Goal:
Reproduce each line of the material precisely.

Collected data:
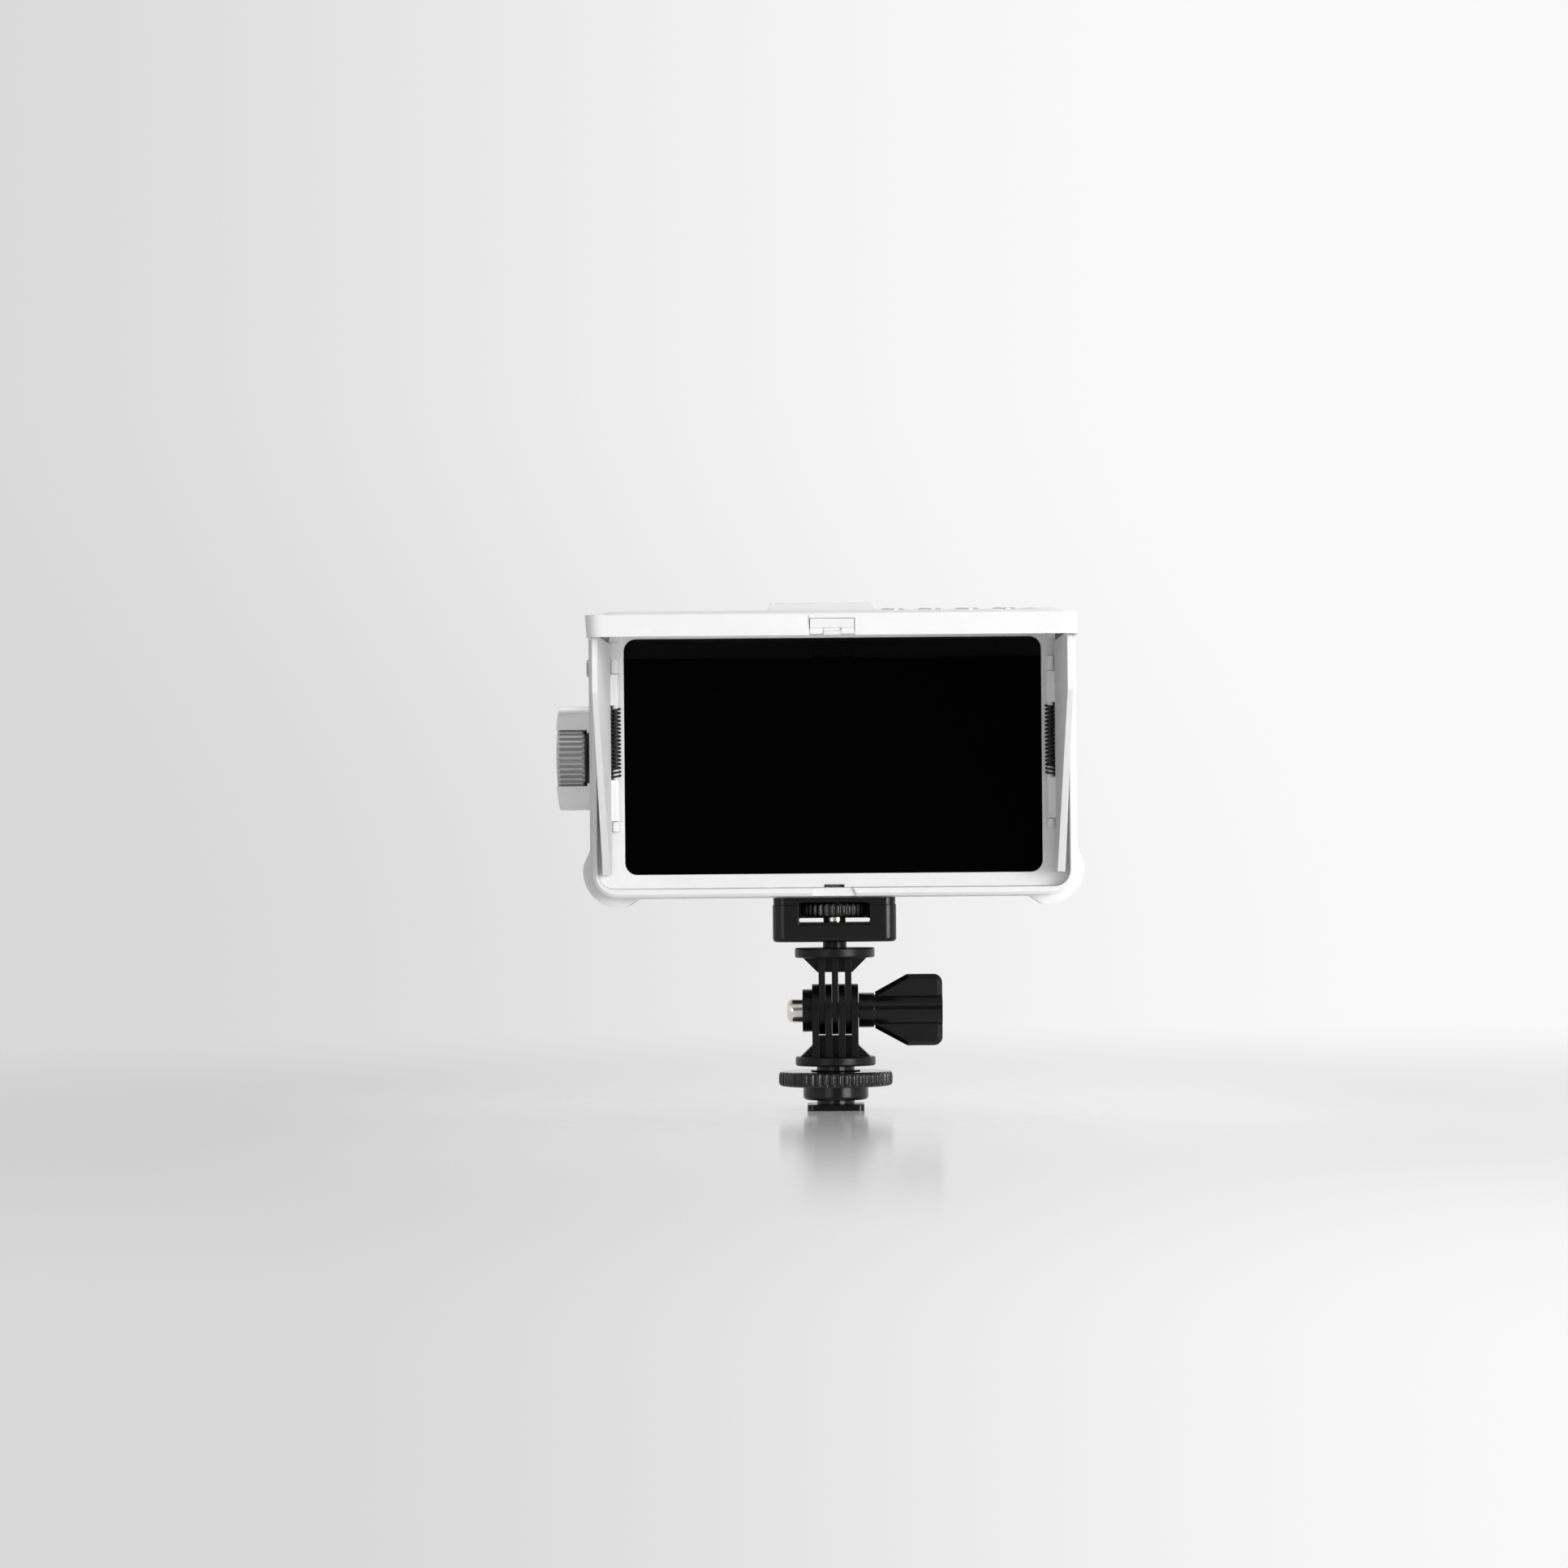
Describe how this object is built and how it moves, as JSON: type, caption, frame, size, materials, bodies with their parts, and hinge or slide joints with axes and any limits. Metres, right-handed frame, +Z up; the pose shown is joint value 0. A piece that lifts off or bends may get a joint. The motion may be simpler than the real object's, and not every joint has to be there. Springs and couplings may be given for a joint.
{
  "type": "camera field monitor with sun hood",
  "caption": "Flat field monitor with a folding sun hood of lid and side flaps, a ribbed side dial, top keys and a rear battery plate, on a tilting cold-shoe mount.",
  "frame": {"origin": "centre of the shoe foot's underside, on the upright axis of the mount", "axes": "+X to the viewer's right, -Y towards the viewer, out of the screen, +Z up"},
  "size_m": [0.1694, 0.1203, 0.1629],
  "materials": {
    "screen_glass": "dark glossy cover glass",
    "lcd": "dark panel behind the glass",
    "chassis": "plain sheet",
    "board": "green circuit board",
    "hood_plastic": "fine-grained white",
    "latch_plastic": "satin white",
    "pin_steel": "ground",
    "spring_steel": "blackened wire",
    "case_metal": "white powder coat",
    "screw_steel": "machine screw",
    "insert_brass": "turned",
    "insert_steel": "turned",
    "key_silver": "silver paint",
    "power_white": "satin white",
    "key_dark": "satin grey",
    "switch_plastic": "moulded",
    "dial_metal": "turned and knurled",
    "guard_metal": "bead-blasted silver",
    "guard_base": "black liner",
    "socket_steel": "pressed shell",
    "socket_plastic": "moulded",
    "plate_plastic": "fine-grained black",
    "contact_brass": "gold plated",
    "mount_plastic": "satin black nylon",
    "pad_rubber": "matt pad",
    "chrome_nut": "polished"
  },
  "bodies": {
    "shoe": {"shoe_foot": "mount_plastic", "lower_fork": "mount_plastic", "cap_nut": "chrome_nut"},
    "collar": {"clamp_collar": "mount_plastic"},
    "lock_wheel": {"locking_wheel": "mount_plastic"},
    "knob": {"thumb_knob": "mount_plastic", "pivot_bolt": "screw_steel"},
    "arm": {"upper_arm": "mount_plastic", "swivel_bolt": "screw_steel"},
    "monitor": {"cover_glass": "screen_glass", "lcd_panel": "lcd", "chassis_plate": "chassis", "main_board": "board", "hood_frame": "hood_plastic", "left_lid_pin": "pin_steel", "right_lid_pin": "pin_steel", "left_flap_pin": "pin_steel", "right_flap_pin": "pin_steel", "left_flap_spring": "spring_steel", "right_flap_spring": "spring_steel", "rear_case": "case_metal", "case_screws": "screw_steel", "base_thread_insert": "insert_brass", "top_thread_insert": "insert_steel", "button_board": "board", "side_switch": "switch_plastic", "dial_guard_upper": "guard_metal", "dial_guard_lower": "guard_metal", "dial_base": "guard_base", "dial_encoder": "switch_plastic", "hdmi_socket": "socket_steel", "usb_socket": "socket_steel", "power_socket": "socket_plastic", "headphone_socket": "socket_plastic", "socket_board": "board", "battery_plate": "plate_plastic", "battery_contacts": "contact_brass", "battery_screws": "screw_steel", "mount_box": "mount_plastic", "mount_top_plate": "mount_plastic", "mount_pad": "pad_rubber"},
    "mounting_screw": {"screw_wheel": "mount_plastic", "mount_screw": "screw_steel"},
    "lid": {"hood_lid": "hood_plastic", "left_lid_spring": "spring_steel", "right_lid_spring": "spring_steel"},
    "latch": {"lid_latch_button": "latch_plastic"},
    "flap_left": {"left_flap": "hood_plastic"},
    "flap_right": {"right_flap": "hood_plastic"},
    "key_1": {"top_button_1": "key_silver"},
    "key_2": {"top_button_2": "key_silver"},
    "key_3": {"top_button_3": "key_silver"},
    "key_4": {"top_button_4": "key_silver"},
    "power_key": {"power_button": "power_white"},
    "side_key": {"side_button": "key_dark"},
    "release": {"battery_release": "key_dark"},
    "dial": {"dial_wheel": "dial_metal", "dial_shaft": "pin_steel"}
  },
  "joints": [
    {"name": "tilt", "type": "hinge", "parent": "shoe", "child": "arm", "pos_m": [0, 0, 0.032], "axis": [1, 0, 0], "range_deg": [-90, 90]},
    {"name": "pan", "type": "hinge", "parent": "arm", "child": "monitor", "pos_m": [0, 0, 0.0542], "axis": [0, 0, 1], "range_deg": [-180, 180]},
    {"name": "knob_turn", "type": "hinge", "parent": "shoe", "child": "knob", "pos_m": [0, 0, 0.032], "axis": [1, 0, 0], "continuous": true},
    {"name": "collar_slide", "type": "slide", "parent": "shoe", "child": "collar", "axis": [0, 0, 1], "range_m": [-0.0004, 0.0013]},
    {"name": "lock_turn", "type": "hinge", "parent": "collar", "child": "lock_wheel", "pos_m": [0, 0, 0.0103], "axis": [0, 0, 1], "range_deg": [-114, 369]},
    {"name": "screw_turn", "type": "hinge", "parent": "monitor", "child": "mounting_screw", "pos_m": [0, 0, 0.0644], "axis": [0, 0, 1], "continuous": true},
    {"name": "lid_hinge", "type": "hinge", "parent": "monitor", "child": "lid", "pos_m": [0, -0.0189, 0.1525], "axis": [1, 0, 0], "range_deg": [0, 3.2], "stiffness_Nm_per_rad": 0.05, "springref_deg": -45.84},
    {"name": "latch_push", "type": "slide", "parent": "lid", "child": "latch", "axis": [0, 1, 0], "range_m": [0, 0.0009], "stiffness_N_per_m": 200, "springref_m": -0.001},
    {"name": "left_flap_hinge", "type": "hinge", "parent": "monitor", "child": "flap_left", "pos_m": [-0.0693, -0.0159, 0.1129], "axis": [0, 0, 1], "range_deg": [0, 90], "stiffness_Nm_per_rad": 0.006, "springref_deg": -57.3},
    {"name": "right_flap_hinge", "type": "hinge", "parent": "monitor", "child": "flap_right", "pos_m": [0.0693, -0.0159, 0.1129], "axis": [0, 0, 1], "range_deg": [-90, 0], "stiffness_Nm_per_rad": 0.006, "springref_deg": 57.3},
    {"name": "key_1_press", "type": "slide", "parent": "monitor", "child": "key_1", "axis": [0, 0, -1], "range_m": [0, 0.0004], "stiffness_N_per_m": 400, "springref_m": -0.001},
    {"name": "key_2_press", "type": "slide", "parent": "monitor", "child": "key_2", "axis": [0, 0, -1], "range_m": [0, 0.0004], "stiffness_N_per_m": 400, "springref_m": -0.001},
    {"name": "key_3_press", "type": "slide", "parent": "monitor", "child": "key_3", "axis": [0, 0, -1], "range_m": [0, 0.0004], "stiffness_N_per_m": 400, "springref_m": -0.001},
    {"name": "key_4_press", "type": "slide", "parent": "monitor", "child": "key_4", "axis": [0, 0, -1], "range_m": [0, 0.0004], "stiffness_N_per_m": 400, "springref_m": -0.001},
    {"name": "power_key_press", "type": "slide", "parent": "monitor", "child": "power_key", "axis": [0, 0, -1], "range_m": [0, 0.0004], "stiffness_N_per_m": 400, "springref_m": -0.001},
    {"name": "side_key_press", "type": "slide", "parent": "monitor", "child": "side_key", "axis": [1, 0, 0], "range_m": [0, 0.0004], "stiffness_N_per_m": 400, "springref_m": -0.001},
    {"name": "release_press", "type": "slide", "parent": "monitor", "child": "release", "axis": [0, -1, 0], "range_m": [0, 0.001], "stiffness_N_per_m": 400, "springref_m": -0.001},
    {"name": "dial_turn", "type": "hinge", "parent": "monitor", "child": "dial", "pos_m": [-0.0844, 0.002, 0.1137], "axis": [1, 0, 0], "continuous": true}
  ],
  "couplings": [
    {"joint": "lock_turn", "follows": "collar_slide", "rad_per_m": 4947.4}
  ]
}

Exercise response:
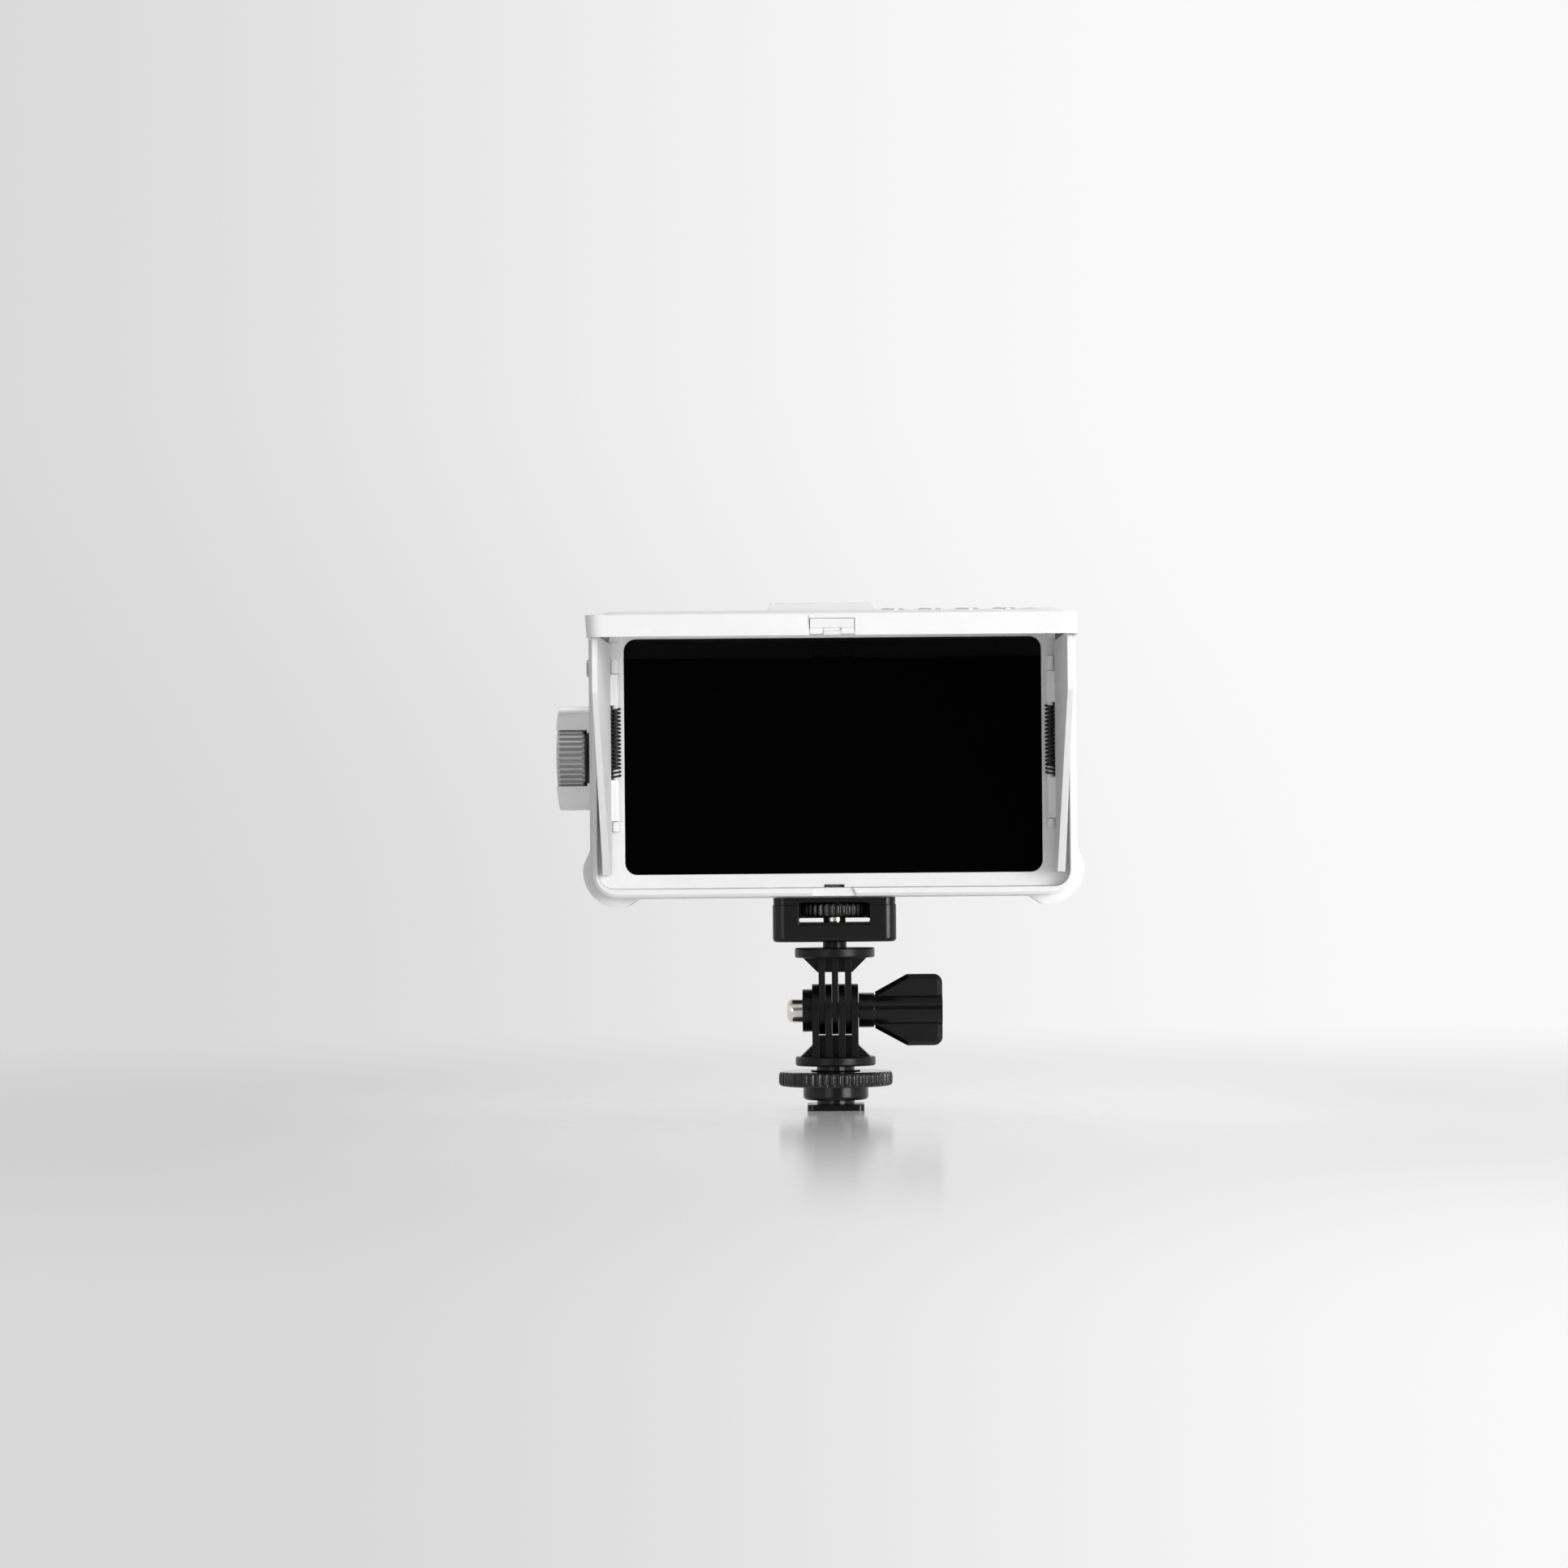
Describe how this object is built and how it moves, as JSON: type, caption, frame, size, materials, bodies with their parts, and hinge or slide joints with axes and any limits. Metres, right-handed frame, +Z up; the pose shown is joint value 0. A piece that lifts off or bends may get a joint. The motion may be simpler than the real object's, and not every joint has to be there. Springs and couplings may be given for a joint.
{
  "type": "camera field monitor with sun hood",
  "caption": "Flat field monitor with a folding sun hood of lid and side flaps, a ribbed side dial, top keys and a rear battery plate, on a tilting cold-shoe mount.",
  "frame": {"origin": "centre of the shoe foot's underside, on the upright axis of the mount", "axes": "+X to the viewer's right, -Y towards the viewer, out of the screen, +Z up"},
  "size_m": [0.1694, 0.1203, 0.1629],
  "materials": {
    "screen_glass": "dark glossy cover glass",
    "lcd": "dark panel behind the glass",
    "chassis": "plain sheet",
    "board": "green circuit board",
    "hood_plastic": "fine-grained white",
    "latch_plastic": "satin white",
    "pin_steel": "ground",
    "spring_steel": "blackened wire",
    "case_metal": "white powder coat",
    "screw_steel": "machine screw",
    "insert_brass": "turned",
    "insert_steel": "turned",
    "key_silver": "silver paint",
    "power_white": "satin white",
    "key_dark": "satin grey",
    "switch_plastic": "moulded",
    "dial_metal": "turned and knurled",
    "guard_metal": "bead-blasted silver",
    "guard_base": "black liner",
    "socket_steel": "pressed shell",
    "socket_plastic": "moulded",
    "plate_plastic": "fine-grained black",
    "contact_brass": "gold plated",
    "mount_plastic": "satin black nylon",
    "pad_rubber": "matt pad",
    "chrome_nut": "polished"
  },
  "bodies": {
    "shoe": {"shoe_foot": "mount_plastic", "lower_fork": "mount_plastic", "cap_nut": "chrome_nut"},
    "collar": {"clamp_collar": "mount_plastic"},
    "lock_wheel": {"locking_wheel": "mount_plastic"},
    "knob": {"thumb_knob": "mount_plastic", "pivot_bolt": "screw_steel"},
    "arm": {"upper_arm": "mount_plastic", "swivel_bolt": "screw_steel"},
    "monitor": {"cover_glass": "screen_glass", "lcd_panel": "lcd", "chassis_plate": "chassis", "main_board": "board", "hood_frame": "hood_plastic", "left_lid_pin": "pin_steel", "right_lid_pin": "pin_steel", "left_flap_pin": "pin_steel", "right_flap_pin": "pin_steel", "left_flap_spring": "spring_steel", "right_flap_spring": "spring_steel", "rear_case": "case_metal", "case_screws": "screw_steel", "base_thread_insert": "insert_brass", "top_thread_insert": "insert_steel", "button_board": "board", "side_switch": "switch_plastic", "dial_guard_upper": "guard_metal", "dial_guard_lower": "guard_metal", "dial_base": "guard_base", "dial_encoder": "switch_plastic", "hdmi_socket": "socket_steel", "usb_socket": "socket_steel", "power_socket": "socket_plastic", "headphone_socket": "socket_plastic", "socket_board": "board", "battery_plate": "plate_plastic", "battery_contacts": "contact_brass", "battery_screws": "screw_steel", "mount_box": "mount_plastic", "mount_top_plate": "mount_plastic", "mount_pad": "pad_rubber"},
    "mounting_screw": {"screw_wheel": "mount_plastic", "mount_screw": "screw_steel"},
    "lid": {"hood_lid": "hood_plastic", "left_lid_spring": "spring_steel", "right_lid_spring": "spring_steel"},
    "latch": {"lid_latch_button": "latch_plastic"},
    "flap_left": {"left_flap": "hood_plastic"},
    "flap_right": {"right_flap": "hood_plastic"},
    "key_1": {"top_button_1": "key_silver"},
    "key_2": {"top_button_2": "key_silver"},
    "key_3": {"top_button_3": "key_silver"},
    "key_4": {"top_button_4": "key_silver"},
    "power_key": {"power_button": "power_white"},
    "side_key": {"side_button": "key_dark"},
    "release": {"battery_release": "key_dark"},
    "dial": {"dial_wheel": "dial_metal", "dial_shaft": "pin_steel"}
  },
  "joints": [
    {"name": "tilt", "type": "hinge", "parent": "shoe", "child": "arm", "pos_m": [0, 0, 0.032], "axis": [1, 0, 0], "range_deg": [-90, 90]},
    {"name": "pan", "type": "hinge", "parent": "arm", "child": "monitor", "pos_m": [0, 0, 0.0542], "axis": [0, 0, 1], "range_deg": [-180, 180]},
    {"name": "knob_turn", "type": "hinge", "parent": "shoe", "child": "knob", "pos_m": [0, 0, 0.032], "axis": [1, 0, 0], "continuous": true},
    {"name": "collar_slide", "type": "slide", "parent": "shoe", "child": "collar", "axis": [0, 0, 1], "range_m": [-0.0004, 0.0013]},
    {"name": "lock_turn", "type": "hinge", "parent": "collar", "child": "lock_wheel", "pos_m": [0, 0, 0.0103], "axis": [0, 0, 1], "range_deg": [-114, 369]},
    {"name": "screw_turn", "type": "hinge", "parent": "monitor", "child": "mounting_screw", "pos_m": [0, 0, 0.0644], "axis": [0, 0, 1], "continuous": true},
    {"name": "lid_hinge", "type": "hinge", "parent": "monitor", "child": "lid", "pos_m": [0, -0.0189, 0.1525], "axis": [1, 0, 0], "range_deg": [0, 3.2], "stiffness_Nm_per_rad": 0.05, "springref_deg": -45.84},
    {"name": "latch_push", "type": "slide", "parent": "lid", "child": "latch", "axis": [0, 1, 0], "range_m": [0, 0.0009], "stiffness_N_per_m": 200, "springref_m": -0.001},
    {"name": "left_flap_hinge", "type": "hinge", "parent": "monitor", "child": "flap_left", "pos_m": [-0.0693, -0.0159, 0.1129], "axis": [0, 0, 1], "range_deg": [0, 90], "stiffness_Nm_per_rad": 0.006, "springref_deg": -57.3},
    {"name": "right_flap_hinge", "type": "hinge", "parent": "monitor", "child": "flap_right", "pos_m": [0.0693, -0.0159, 0.1129], "axis": [0, 0, 1], "range_deg": [-90, 0], "stiffness_Nm_per_rad": 0.006, "springref_deg": 57.3},
    {"name": "key_1_press", "type": "slide", "parent": "monitor", "child": "key_1", "axis": [0, 0, -1], "range_m": [0, 0.0004], "stiffness_N_per_m": 400, "springref_m": -0.001},
    {"name": "key_2_press", "type": "slide", "parent": "monitor", "child": "key_2", "axis": [0, 0, -1], "range_m": [0, 0.0004], "stiffness_N_per_m": 400, "springref_m": -0.001},
    {"name": "key_3_press", "type": "slide", "parent": "monitor", "child": "key_3", "axis": [0, 0, -1], "range_m": [0, 0.0004], "stiffness_N_per_m": 400, "springref_m": -0.001},
    {"name": "key_4_press", "type": "slide", "parent": "monitor", "child": "key_4", "axis": [0, 0, -1], "range_m": [0, 0.0004], "stiffness_N_per_m": 400, "springref_m": -0.001},
    {"name": "power_key_press", "type": "slide", "parent": "monitor", "child": "power_key", "axis": [0, 0, -1], "range_m": [0, 0.0004], "stiffness_N_per_m": 400, "springref_m": -0.001},
    {"name": "side_key_press", "type": "slide", "parent": "monitor", "child": "side_key", "axis": [1, 0, 0], "range_m": [0, 0.0004], "stiffness_N_per_m": 400, "springref_m": -0.001},
    {"name": "release_press", "type": "slide", "parent": "monitor", "child": "release", "axis": [0, -1, 0], "range_m": [0, 0.001], "stiffness_N_per_m": 400, "springref_m": -0.001},
    {"name": "dial_turn", "type": "hinge", "parent": "monitor", "child": "dial", "pos_m": [-0.0844, 0.002, 0.1137], "axis": [1, 0, 0], "continuous": true}
  ],
  "couplings": [
    {"joint": "lock_turn", "follows": "collar_slide", "rad_per_m": 4947.4}
  ]
}